(Modeling code records)

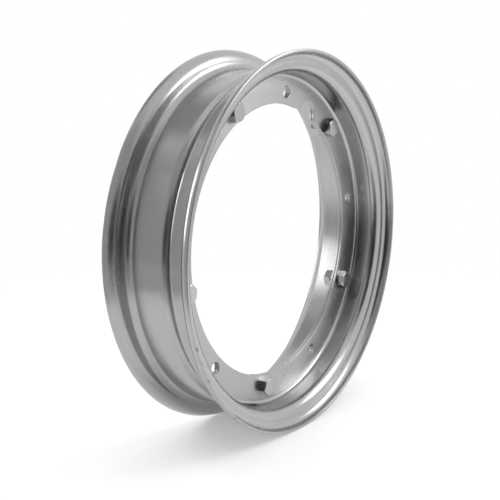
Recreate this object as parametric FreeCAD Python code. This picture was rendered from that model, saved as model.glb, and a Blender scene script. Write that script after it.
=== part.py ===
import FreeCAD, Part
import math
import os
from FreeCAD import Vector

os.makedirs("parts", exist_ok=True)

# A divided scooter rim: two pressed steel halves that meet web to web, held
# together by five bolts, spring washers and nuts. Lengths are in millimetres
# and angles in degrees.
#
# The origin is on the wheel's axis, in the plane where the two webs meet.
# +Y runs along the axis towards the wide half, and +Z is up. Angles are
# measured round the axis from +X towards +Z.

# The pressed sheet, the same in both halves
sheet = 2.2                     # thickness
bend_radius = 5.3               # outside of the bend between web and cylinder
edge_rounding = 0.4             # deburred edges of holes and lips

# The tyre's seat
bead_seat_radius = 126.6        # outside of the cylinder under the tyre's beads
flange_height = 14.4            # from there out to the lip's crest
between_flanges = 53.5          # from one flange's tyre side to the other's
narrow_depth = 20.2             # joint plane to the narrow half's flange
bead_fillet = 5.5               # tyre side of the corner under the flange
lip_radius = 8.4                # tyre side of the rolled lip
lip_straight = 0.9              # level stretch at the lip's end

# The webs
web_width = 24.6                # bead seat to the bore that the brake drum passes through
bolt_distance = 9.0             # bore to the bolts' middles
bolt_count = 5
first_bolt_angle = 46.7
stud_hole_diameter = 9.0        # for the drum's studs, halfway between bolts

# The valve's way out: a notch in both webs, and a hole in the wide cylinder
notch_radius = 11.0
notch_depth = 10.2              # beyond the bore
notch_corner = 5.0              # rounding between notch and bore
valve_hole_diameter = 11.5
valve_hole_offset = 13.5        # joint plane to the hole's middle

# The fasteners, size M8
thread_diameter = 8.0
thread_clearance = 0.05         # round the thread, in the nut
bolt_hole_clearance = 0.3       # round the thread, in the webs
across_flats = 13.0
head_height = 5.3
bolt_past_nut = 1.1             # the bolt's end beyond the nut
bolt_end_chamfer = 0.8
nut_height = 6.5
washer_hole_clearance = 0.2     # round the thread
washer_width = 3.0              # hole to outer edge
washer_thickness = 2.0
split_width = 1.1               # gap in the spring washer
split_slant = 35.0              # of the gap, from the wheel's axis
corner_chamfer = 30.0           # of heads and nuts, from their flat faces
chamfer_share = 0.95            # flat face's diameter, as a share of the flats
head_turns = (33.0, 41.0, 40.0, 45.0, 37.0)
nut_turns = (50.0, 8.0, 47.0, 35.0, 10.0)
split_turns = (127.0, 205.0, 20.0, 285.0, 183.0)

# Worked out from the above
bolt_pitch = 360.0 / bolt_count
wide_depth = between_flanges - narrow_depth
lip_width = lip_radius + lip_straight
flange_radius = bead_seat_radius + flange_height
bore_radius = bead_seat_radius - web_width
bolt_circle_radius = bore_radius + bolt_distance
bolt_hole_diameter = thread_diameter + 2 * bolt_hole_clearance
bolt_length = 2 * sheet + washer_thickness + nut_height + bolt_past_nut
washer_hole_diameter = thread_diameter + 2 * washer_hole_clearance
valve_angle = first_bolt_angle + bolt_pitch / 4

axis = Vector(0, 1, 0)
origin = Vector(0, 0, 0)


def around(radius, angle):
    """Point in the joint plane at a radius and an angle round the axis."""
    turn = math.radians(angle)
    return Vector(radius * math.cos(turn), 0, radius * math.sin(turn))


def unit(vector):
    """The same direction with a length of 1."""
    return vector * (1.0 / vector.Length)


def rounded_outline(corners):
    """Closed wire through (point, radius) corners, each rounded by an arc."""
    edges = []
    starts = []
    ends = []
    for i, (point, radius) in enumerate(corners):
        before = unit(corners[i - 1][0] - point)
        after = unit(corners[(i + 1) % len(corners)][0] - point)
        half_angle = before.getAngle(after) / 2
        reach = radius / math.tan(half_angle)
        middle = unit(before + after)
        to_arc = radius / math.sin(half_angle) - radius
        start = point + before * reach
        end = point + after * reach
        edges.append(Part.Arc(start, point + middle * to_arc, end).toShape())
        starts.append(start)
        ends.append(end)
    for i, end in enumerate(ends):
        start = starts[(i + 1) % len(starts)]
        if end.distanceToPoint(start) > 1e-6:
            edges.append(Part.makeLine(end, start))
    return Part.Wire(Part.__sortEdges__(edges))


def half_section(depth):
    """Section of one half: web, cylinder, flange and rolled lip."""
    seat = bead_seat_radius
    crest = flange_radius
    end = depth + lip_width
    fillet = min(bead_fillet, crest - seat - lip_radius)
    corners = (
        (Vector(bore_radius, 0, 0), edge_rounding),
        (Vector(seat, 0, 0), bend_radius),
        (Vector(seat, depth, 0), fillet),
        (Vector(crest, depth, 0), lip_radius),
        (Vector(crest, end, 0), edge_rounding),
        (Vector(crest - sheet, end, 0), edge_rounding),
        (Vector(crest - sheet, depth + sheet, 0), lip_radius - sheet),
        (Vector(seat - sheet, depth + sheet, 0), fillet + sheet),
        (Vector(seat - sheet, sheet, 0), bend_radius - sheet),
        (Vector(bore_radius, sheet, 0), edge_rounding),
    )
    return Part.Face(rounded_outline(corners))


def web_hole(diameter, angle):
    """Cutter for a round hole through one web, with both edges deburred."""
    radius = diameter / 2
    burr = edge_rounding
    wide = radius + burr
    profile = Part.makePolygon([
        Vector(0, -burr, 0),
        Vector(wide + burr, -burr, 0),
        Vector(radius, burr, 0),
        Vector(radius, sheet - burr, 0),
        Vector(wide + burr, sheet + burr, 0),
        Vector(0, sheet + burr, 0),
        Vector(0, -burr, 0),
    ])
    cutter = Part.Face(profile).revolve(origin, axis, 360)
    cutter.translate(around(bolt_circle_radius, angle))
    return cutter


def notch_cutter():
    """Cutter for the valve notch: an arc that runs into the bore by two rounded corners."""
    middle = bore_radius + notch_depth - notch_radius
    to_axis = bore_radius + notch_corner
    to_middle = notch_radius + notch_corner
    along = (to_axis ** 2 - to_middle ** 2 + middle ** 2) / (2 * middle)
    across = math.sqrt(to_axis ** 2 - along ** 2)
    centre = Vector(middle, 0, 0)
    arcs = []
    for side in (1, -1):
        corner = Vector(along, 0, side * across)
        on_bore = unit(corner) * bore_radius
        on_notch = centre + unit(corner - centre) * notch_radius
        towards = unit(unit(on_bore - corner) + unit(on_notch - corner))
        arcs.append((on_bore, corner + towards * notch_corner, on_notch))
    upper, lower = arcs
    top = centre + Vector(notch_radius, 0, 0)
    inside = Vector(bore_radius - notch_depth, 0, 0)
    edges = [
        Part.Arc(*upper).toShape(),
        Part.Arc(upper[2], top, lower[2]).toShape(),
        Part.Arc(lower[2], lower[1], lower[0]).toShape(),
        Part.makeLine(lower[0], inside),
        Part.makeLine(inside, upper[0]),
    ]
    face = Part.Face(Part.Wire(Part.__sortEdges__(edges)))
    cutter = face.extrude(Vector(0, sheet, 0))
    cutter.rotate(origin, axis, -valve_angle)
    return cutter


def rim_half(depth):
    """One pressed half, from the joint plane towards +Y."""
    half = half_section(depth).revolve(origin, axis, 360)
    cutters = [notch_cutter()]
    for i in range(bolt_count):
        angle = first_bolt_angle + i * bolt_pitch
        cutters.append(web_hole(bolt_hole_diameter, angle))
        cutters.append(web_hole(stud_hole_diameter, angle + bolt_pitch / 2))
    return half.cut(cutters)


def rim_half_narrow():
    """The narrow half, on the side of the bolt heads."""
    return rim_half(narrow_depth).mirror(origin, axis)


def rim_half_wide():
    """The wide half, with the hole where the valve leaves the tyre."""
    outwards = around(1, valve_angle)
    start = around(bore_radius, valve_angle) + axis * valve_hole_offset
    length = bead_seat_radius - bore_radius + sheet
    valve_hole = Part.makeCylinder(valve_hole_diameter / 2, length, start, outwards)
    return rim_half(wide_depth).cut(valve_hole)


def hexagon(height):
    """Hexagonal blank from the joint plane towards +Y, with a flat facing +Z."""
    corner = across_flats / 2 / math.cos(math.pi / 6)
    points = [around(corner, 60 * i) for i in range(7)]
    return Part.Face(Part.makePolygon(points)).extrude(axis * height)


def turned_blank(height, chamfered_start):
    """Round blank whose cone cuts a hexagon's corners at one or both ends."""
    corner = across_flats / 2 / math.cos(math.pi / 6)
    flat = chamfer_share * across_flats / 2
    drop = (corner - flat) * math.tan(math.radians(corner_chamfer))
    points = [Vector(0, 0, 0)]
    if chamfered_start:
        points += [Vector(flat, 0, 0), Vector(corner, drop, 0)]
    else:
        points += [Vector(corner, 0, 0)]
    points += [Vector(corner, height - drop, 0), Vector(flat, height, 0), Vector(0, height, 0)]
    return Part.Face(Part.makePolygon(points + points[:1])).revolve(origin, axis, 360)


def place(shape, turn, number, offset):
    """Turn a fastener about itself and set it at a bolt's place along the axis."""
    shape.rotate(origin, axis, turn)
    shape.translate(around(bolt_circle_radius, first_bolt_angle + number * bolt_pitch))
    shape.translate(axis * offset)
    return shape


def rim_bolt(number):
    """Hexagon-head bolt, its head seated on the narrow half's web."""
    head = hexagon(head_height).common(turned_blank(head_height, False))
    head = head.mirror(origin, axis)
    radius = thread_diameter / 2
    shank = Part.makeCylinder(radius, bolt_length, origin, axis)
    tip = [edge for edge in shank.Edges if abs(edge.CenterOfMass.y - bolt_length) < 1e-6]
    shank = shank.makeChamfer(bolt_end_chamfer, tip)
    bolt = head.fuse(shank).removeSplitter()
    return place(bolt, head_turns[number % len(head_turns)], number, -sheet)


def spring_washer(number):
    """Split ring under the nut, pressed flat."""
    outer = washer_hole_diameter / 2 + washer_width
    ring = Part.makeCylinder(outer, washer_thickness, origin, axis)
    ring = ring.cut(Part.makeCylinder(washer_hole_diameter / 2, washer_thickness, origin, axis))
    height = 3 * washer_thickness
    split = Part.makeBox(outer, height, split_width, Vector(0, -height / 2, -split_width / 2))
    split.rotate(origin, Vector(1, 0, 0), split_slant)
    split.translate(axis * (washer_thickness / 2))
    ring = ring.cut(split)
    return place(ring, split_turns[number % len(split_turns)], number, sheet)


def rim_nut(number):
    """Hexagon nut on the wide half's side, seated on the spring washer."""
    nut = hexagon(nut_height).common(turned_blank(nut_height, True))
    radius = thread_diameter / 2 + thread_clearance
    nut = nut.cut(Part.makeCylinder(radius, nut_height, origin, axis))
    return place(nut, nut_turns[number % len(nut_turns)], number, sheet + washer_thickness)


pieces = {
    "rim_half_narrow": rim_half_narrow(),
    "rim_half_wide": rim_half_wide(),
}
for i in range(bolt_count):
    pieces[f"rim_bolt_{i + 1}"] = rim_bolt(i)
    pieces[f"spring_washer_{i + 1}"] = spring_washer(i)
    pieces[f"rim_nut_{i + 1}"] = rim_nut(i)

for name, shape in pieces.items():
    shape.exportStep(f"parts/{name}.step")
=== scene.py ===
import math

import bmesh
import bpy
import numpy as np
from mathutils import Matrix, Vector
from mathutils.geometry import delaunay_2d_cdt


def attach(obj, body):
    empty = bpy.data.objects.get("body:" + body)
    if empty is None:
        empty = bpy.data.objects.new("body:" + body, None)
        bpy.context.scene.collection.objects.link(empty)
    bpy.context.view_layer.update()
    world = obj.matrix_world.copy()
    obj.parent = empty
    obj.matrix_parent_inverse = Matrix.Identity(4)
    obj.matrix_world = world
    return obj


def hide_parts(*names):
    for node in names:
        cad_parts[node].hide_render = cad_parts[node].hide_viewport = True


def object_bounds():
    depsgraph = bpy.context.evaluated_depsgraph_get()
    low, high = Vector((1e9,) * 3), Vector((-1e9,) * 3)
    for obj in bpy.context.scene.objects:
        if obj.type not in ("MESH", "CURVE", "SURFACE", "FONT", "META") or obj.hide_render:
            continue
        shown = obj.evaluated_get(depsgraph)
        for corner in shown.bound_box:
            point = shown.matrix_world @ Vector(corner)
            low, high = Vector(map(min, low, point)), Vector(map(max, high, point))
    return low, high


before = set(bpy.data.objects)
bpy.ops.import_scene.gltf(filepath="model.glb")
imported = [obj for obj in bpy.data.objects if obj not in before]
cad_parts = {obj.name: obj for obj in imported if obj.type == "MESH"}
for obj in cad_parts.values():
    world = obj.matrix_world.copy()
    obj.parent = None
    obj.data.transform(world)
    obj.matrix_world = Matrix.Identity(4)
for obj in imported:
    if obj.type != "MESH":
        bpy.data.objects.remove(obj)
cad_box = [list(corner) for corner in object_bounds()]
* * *
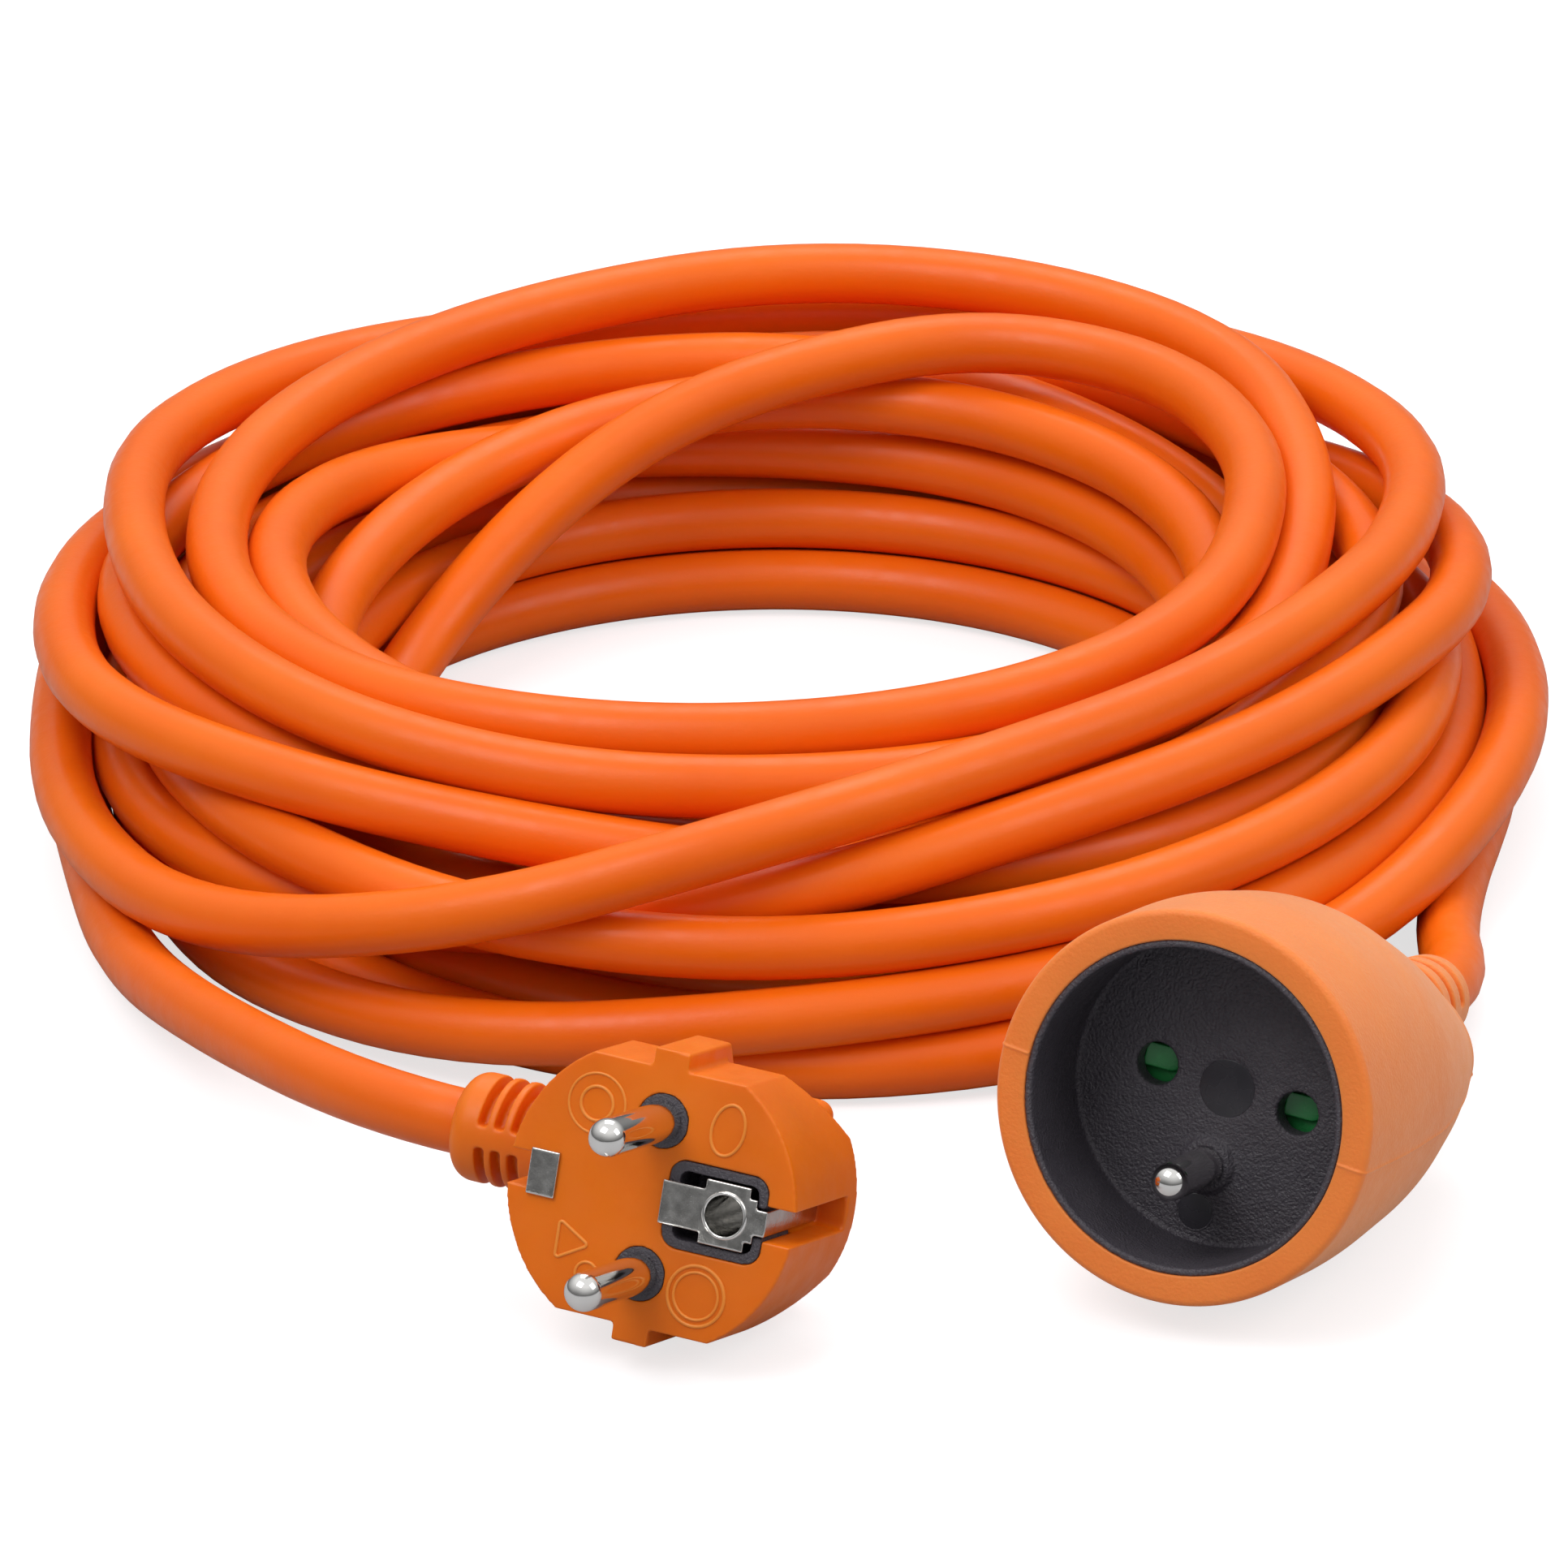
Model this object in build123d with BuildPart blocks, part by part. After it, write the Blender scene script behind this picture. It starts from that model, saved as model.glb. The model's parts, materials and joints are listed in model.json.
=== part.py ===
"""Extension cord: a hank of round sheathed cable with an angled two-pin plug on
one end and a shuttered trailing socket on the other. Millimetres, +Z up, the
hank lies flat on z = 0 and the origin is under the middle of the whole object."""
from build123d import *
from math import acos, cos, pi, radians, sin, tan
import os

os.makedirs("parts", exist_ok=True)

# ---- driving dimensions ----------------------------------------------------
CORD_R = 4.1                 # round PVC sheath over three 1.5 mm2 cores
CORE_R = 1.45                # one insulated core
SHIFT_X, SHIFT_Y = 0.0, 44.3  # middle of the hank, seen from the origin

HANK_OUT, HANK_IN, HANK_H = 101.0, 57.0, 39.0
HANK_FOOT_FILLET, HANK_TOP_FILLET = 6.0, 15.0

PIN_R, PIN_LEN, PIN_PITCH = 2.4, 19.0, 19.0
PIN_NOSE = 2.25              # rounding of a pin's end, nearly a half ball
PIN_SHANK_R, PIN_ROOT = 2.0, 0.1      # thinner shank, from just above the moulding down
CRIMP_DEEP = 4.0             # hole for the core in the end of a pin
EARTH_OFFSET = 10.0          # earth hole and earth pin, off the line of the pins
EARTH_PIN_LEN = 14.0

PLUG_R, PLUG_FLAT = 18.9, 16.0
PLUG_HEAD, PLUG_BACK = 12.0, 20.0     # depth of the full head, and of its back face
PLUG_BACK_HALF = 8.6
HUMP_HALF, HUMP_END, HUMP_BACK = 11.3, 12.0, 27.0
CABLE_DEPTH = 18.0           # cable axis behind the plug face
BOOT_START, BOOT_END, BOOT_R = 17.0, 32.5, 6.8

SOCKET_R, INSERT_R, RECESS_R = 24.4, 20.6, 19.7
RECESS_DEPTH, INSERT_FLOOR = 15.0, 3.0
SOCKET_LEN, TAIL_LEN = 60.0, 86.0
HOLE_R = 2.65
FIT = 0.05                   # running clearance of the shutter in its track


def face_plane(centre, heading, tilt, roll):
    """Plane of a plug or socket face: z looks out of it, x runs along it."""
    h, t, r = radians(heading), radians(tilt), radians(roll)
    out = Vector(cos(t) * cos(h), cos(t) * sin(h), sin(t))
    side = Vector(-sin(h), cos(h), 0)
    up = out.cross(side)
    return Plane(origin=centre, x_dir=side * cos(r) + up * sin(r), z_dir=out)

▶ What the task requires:
From the records above, transcribe without alteration every line from the one with "-split_width / 2))" to the one with "shown = obj.evaluated_get(depsgraph)", inclusive.

▶ Task output:
    split = Part.makeBox(outer, height, split_width, Vector(0, -height / 2, -split_width / 2))
    split.rotate(origin, Vector(1, 0, 0), split_slant)
    split.translate(axis * (washer_thickness / 2))
    ring = ring.cut(split)
    return place(ring, split_turns[number % len(split_turns)], number, sheet)


def rim_nut(number):
    """Hexagon nut on the wide half's side, seated on the spring washer."""
    nut = hexagon(nut_height).common(turned_blank(nut_height, True))
    radius = thread_diameter / 2 + thread_clearance
    nut = nut.cut(Part.makeCylinder(radius, nut_height, origin, axis))
    return place(nut, nut_turns[number % len(nut_turns)], number, sheet + washer_thickness)


pieces = {
    "rim_half_narrow": rim_half_narrow(),
    "rim_half_wide": rim_half_wide(),
}
for i in range(bolt_count):
    pieces[f"rim_bolt_{i + 1}"] = rim_bolt(i)
    pieces[f"spring_washer_{i + 1}"] = spring_washer(i)
    pieces[f"rim_nut_{i + 1}"] = rim_nut(i)

for name, shape in pieces.items():
    shape.exportStep(f"parts/{name}.step")
=== scene.py ===
import math

import bmesh
import bpy
import numpy as np
from mathutils import Matrix, Vector
from mathutils.geometry import delaunay_2d_cdt


def attach(obj, body):
    empty = bpy.data.objects.get("body:" + body)
    if empty is None:
        empty = bpy.data.objects.new("body:" + body, None)
        bpy.context.scene.collection.objects.link(empty)
    bpy.context.view_layer.update()
    world = obj.matrix_world.copy()
    obj.parent = empty
    obj.matrix_parent_inverse = Matrix.Identity(4)
    obj.matrix_world = world
    return obj


def hide_parts(*names):
    for node in names:
        cad_parts[node].hide_render = cad_parts[node].hide_viewport = True


def object_bounds():
    depsgraph = bpy.context.evaluated_depsgraph_get()
    low, high = Vector((1e9,) * 3), Vector((-1e9,) * 3)
    for obj in bpy.context.scene.objects:
        if obj.type not in ("MESH", "CURVE", "SURFACE", "FONT", "META") or obj.hide_render:
            continue
        shown = obj.evaluated_get(depsgraph)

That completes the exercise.